At that point, I did a quick checkup on my life. What had happened in the months of darkness? I knew the situation had forced me to pray more—not merely in volume, but in intensity. It had been years since I had burrowed into the Bible as deeply as I did then. As far as I knew, I opened every part of my life to God’s searchlight. I didn’t always like what I saw, and I asked God’s help in making changes.
As more and more light penetrated my dark world, I began thanking God. I could hardly believe it, but I was giving thanks to God for darkness, for uncertainty, for confusion, for pain, for all the difficulties. Yes, I did—because “All things work together for good to those who love God, who are called according to his purpose” (Rom 8:28).
Then I realized those days and nights of agony had strengthened me. I don’t want to repeat them. And I know Bob was right: God had a different purpose in mind.
I patiently waited, LORD, for you to hear my prayer. You listened and pulled me from a lonely pit, full of mud and mire. You let me stand on a rock with my feet firm, and you gave me a new song, a song of praise to God.
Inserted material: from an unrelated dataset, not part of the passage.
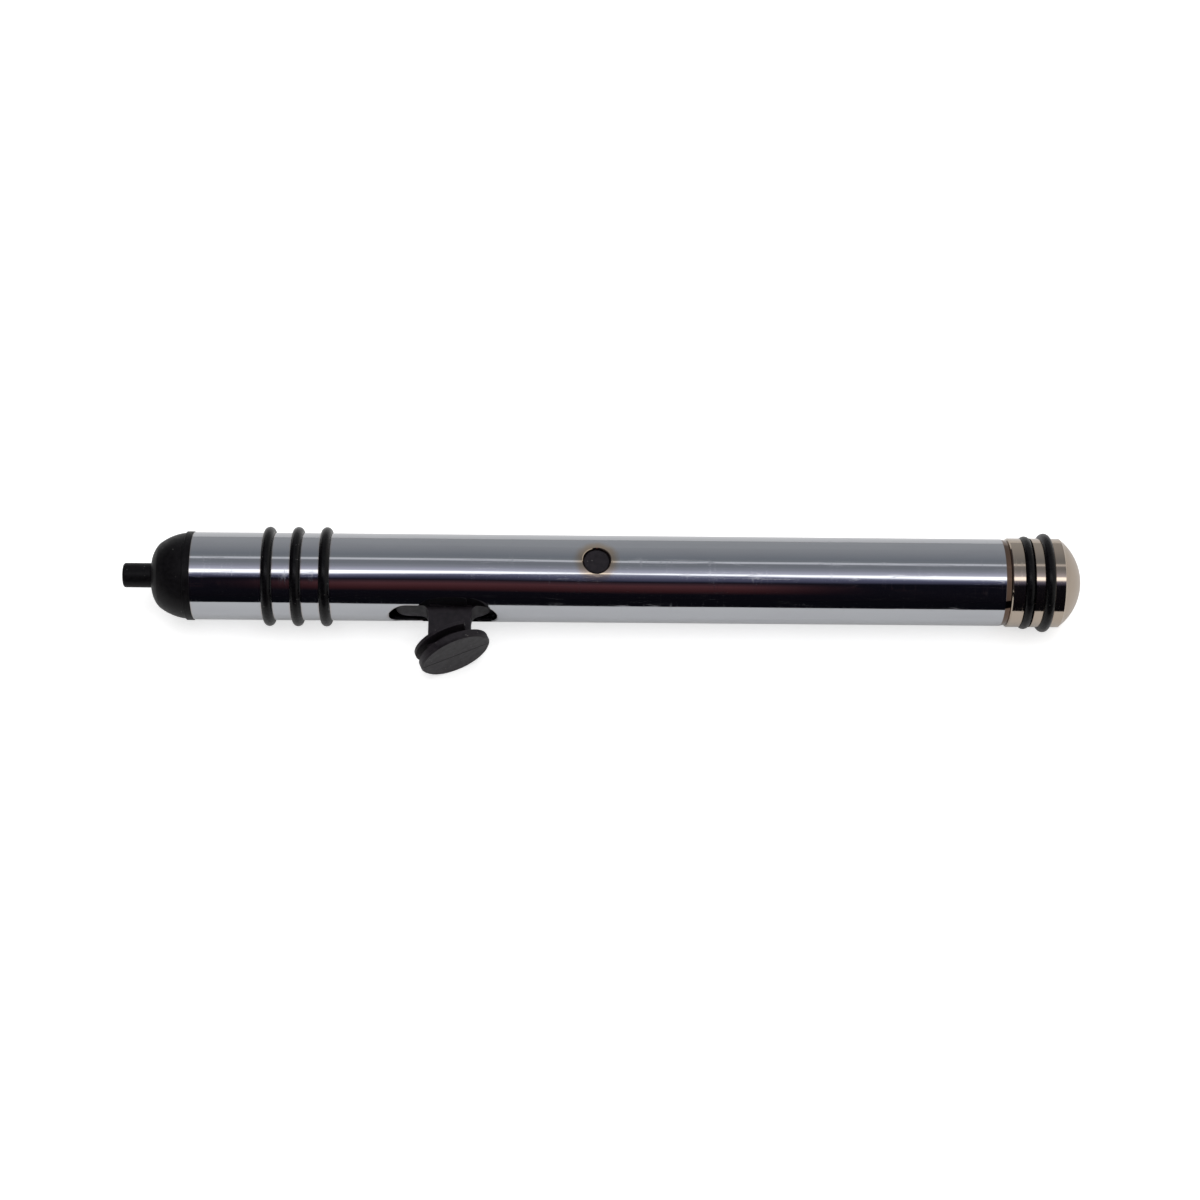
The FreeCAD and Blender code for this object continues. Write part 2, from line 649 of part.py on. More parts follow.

PSALMS 40:1-3a, CEV
God, I hate darkness.
I hate the silence.
I hate it when you turn your face from me.
But I’ve finally learned: it’s only for a short time,
and you never leave me.
You’re always there—even in the deepest darkness.
Thanks, God. Amen.



Some day, God is going to reveal the fact to every Christian, that the very principles they now rebel against, have been the instruments which He used in perfecting their characters and molding them into perfection, polished stones for His great building yonder. --Cortland Myers
Suffering is a wonderful fertilizer to the roots of character. The great object of this life is character. This is the only thing we can carry with us into eternity. . . . To gain the most of it and the best of it is the object of probation. --Austin Phelps





So here I was just driving along and this song came on and it was as if I were transformed straight at the gates of heaven and God was giving me a glimpse of His choir. It was the strangest thing for me. I have had close moments with God before....sweet fellowship with Him. I have known moments where I just felt His ever presence and love.....many moments. But I don't remember a moment quite like this ever in my life. I don't think it was just an emotional moment for me. I don't think it was just because the Maranantha Singers were that good (even though they are). Nope, I think it was just the Holy Spirit. It was very cool. I had, for a brief moment, a glimpse of my daddy singing to the top of his lungs with the choir. "Then sings my soul, my Savior God to thee, how great thou art, how great thou art...." I know someday daddy will meet me at that very gate and say, "Hey baby girl, I have someone I have been waiting to take you to," and from there we will walk into the presence of Jesus. I can't wait. Heaven is so rich to me sometimes that I just ache to go "home." I long to be there singing with the angels and my daddy. OH what a sweet day that will be for me. I used to fear it because I loved my life too much. Not anymore. I long to be there everyday. After God has broken me and pruned me and molded me and freed me from all my "self-stuff," then he has taken me to the sweetest places with Him. It is a privilege to be broken for Christ. It is an honor to be sifted for His glory. In the valley He has restored my soul. Amen!